A cisgender male friend, a lawyer that I'd been consulting, messaged me privately a few days ago to ask me why I was feeling "emotionally fragile". I told him it was impossible to feel anything other than that, considering the sheer scale of the collective trauma that most of us had been individually nursing for so many years.

While on the one hand the #MeToo movement has offered us a platform to unconditionally speak about our experiences of harassment, assault and abuse, on the other, it has exposed the enormity of it as well as its spectrum, sometimes at the cost of us negating the impact of our own trauma because somebody else's story seems so much worse, so much more alarming. We're all struggling to cope with the fact that we're unable to find a single woman among us who has not experienced gender-based violence and discrimination. We always knew there was something monumental to the proportion, but we'd never imagined it as an epidemic.

My friend Bhuvana, an economist by training, had been thinking about it purely in terms of numbers; the amount of time per week, for instance, that women lose because they are processing sexual violence inflicted upon them, in both insidious and more sinister forms. Multiply that by the number of weeks in a year, and the number of years in the average lifespan and you could arrive at a figure that measures average productivity loss. It is alarming how we had no choice but to normalise our trauma in order to be functional. Where do we go from here?

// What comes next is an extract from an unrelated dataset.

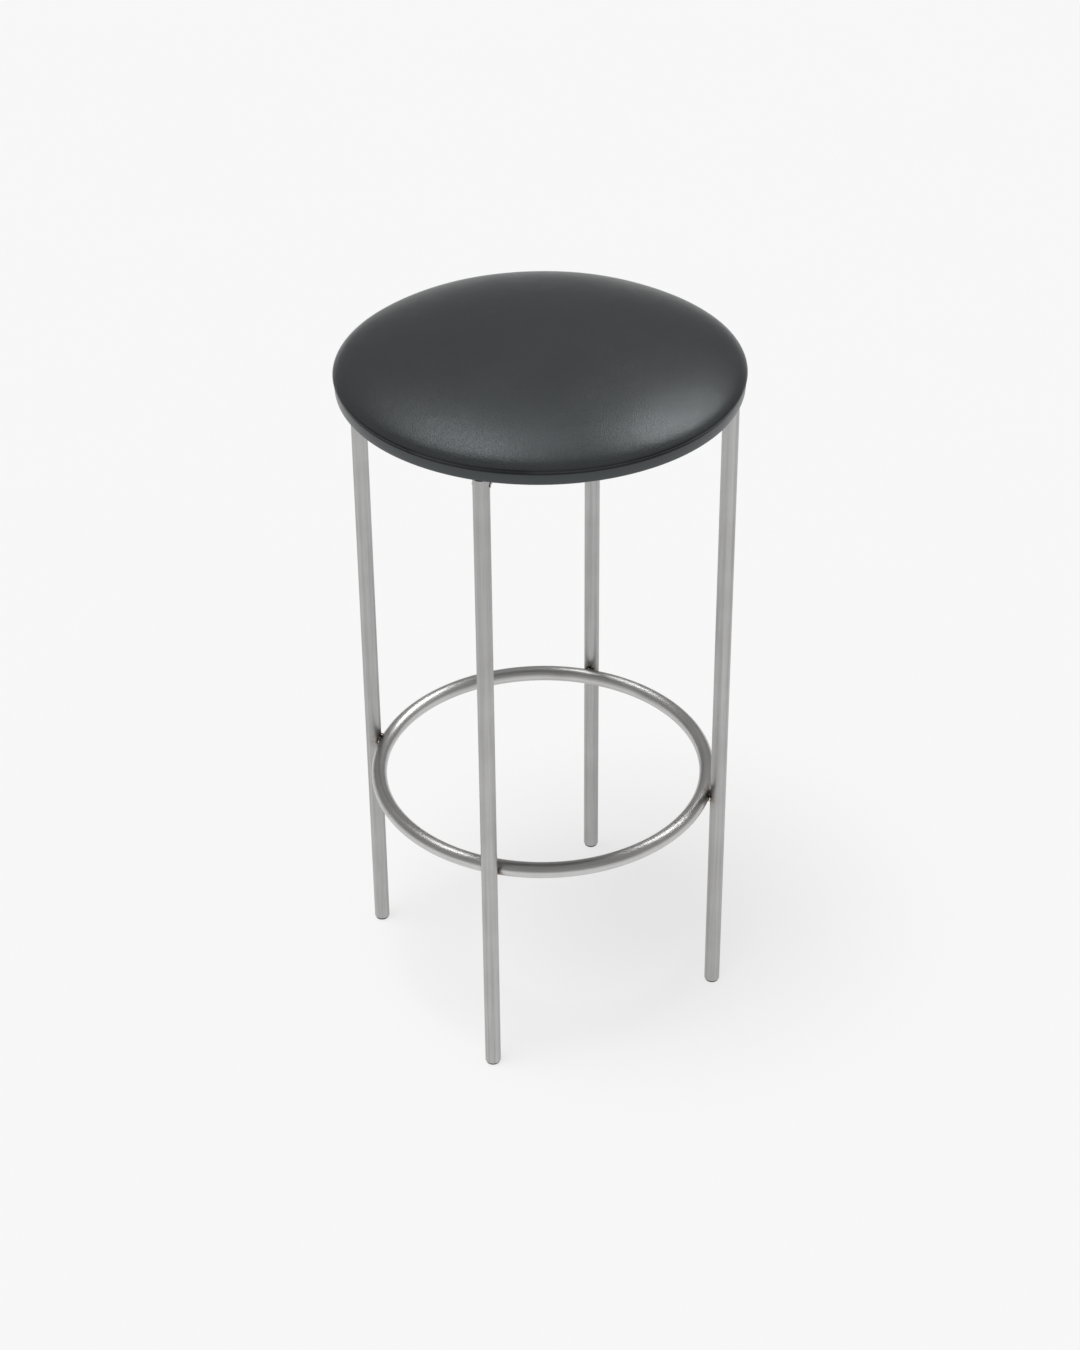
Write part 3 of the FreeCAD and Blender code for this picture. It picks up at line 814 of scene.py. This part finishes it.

"It's so silly that it took so long to see," another artist friend messaged two days ago. "Feels like waking up from a long sleep, full of nightmares that you dismissed as dreams," I responded. "Yeah," she said. "Now you're woke," I told her. "Tell her 'Stay woke'", my niece chimed in when I was relating our conversation. I still haven't found an appropriate substitute for 'trigger', but I'm prioritising my search for it. Vocabulary is everything when you're seeking to empower yourself, and especially if the end goal is the annihilation of patriarchy.